Europe’s new senior banking regulator Danièle Nouy has given strong support to the new rules proposed by the Central Bank to try to keep mortgage lending in check. In a strong intervention in the debate on the controversial rules, she said it was “irresponsible to give loans to people who possibly will not be able to repay them”.

The Central Bank recently announced a consultation process on new proposals which would tighten the amount banks could lend in relation to the borrower’s income and also, in most cases, introduce a cap which would mean loans could not exceed 80 per cent of the house value.
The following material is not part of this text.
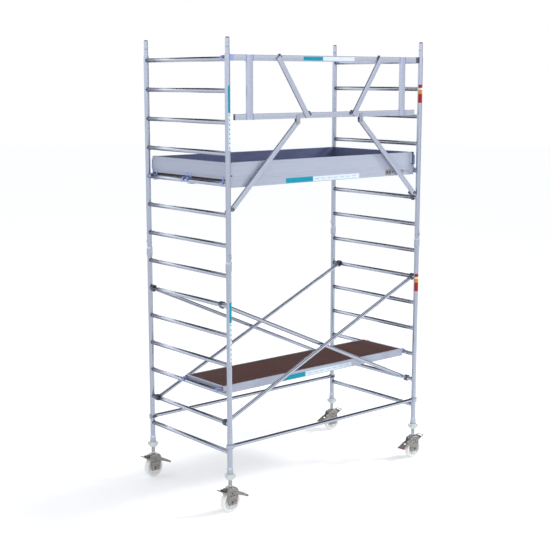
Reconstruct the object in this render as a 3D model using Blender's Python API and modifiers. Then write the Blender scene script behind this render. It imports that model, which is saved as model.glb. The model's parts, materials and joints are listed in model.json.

Nouy, who is chairwoman of the supervisory board of the Single Supervisory Mechanism (SSM), which will oversee bank regulation, told The Irish Times she "strongly welcomed" the measures, which "have a real impact on stopping asset bubbles in their tracks". She said she could understand the criticisms relating to the difficulties caused to new borrowers, but that the stability of the banking system had to have priority.

Ms Nouy’s intervention is important, as the SSM – which will co-ordinate the work of the ECB and national regulators – formally takes up the reins next week. In future the key regulatory decisions relating to Irish banks will be taken by the ECB, acting on recommendations from the SSM.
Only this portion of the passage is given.